We both agreed how incredible it feels to get to, and tried to explain, the point in an interview when you feel that magic click with someone. You’ve been speaking the same language but all of a sudden, however many minutes in, you are full-throttle in communion. It’s tricky to pinpoint because different people will let their guards go for different reasons, maybe it’s with stats, or a personal story, or having them walk through a move as it happened, but for their guard to go yours has to, too. Vulnerability becomes necessity, you don’t get there without it. Occam’s translator.
I've been thinking about your last point quite a bit recently with accepting how much I don't know and just fully giving myself over to being a casual fan of a few sports - particularly like Hockey, Baseball and Football where I've become pretty much a playoff only consumer.

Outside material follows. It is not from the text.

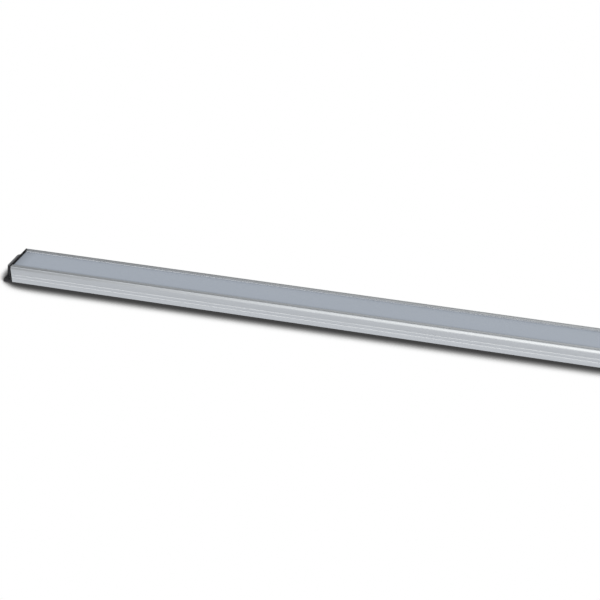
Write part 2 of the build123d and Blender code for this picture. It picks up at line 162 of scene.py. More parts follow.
class WasherHousingSizes(bpy.types.PropertyGroup):
    """Section of the aluminium extrusion"""

    wall: length("Wall", "Thickness of the side walls", 1.5 * MM)
    floor: length("Floor", "Thickness of the back", 2.0 * MM)
    foot_chamfer: length("Foot chamfer", "Chamfer along the back's long edges", 0.4 * MM)
    bevel_width: length("Bevel width", "Width of the slope along the front's long edges", 1.0 * MM)
    bevel_height: length("Bevel height", "Height of the slope along the front's long edges", 3.0 * MM)
    bevel_bulge: length("Bevel bulge", "How far the slope stands out from flat", 0.15 * MM)
    bevel_steps: count("Bevel steps", "Facets across the slope", 6)
    lip_width: length("Lip width", "Width of the flat top of each lip", 4.0 * MM)
    lip_thickness: length("Lip thickness", "Thickness of each lip over the diffuser", 1.0 * MM)
    lip_foot: length("Lip foot", "Width of the slope at the foot of each lip's inner edge", 0.2 * MM)
    lip_groove_width: length("Lip groove width", "Width of the fine groove on each lip", 0.45 * MM)
    lip_groove_depth: length("Lip groove depth", "Depth of the fine groove on each lip", 0.8 * MM)
    lip_groove_centre: length("Lip groove place", "Distance of the lip groove from the middle", 17.9 * MM)
    side_groove_depth: length("Side groove depth", "Depth of the grooves along the side walls", 0.4 * MM)
    side_groove_high: length("Upper side groove", "Height of the upper side groove", 8.7 * MM)
    side_groove_low: length("Lower side groove", "Height of the lower side groove", 5.3 * MM)
    back_groove_width: length("Back groove width", "Width of the grooves in the back", 2.0 * MM)
    back_groove_depth: length("Back groove depth", "Depth of the grooves in the back", 0.6 * MM)
    slot_width: length("Slot width", "Width of the slot that holds the diffuser", 34.0 * MM)
    ledge_inner_width: length("Ledge gap", "Width between the ledges under the diffuser", 28.0 * MM)
    ledge_bottom: length("Ledge height", "Height of the ledges' undersides", 12.0 * MM)
    port_centre: length("Port place", "Distance of the screw ports from the middle", 15.2 * MM)
    port_height: length("Port height", "Height of the screw ports", 8.0 * MM)
    port_outer: length("Port radius", "Outer radius of the screw ports", 2.9 * MM)
    port_core: length("Port bore", "Radius of the bore in each screw port", 1.3 * MM)
    port_slot: length("Port slot", "Width of the slot along each screw port", 1.4 * MM)
    port_web: length("Port web", "Height of the web that joins a port to its wall", 2.6 * MM)
    port_steps: count("Port steps", "Facets round each half of a port's outside", 14)
    bore_steps: count("Port bore steps", "Facets round each port's bore", 22)
    rail_inner: length("Rail place", "Distance of the board rails from the middle", 13.4 * MM)
    rail_thickness: length("Rail thickness", "Thickness of the board rails", 1.0 * MM)
    rail_lip_reach: length("Rail hook", "How far each rail's hook reaches over the board", 1.0 * MM)
    rail_lip_height: length("Rail hook height", "Thickness of each rail's hook", 0.8 * MM)
    rail_play: length("Rail play", "Gap between the board and the hook", 0.1 * MM)
    edge_radius: length("Edge radius", "Softening of the outer long edges", 0.1 * MM)
    sheet_chamfer: length("Sheet chamfer", "Chamfer along the diffuser's upper edges", 0.2 * MM)
    sheet_radius: length("Sheet radius", "Softening of the diffuser's long edges", 0.08 * MM)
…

When I was younger I didn't want to be that, I would consume sports and related content until I felt well versed - it felt like a rejection of some of the mainstream bluster around sports, I wanted more.
But coming into being a bit older I like not knowing who these players and visiting them during the playoffs every year, kind of like old friends and handing over some of that space to the knowledge of the people who are truly devoted to it and myself to the pure excitement of something.
I hope accepting what I don't know and translating that into honesty about some other parts of my life (and sports watching life) can be for the better.
I reffed the over 65 league over the Christmas break. That’s vulnerable! A few bulls in a china shop. A couple of guys with limited motion, a few whose body language screams NO CONTACT!.
The NBA is great, but I thought these guys playing a game they still love is awesome.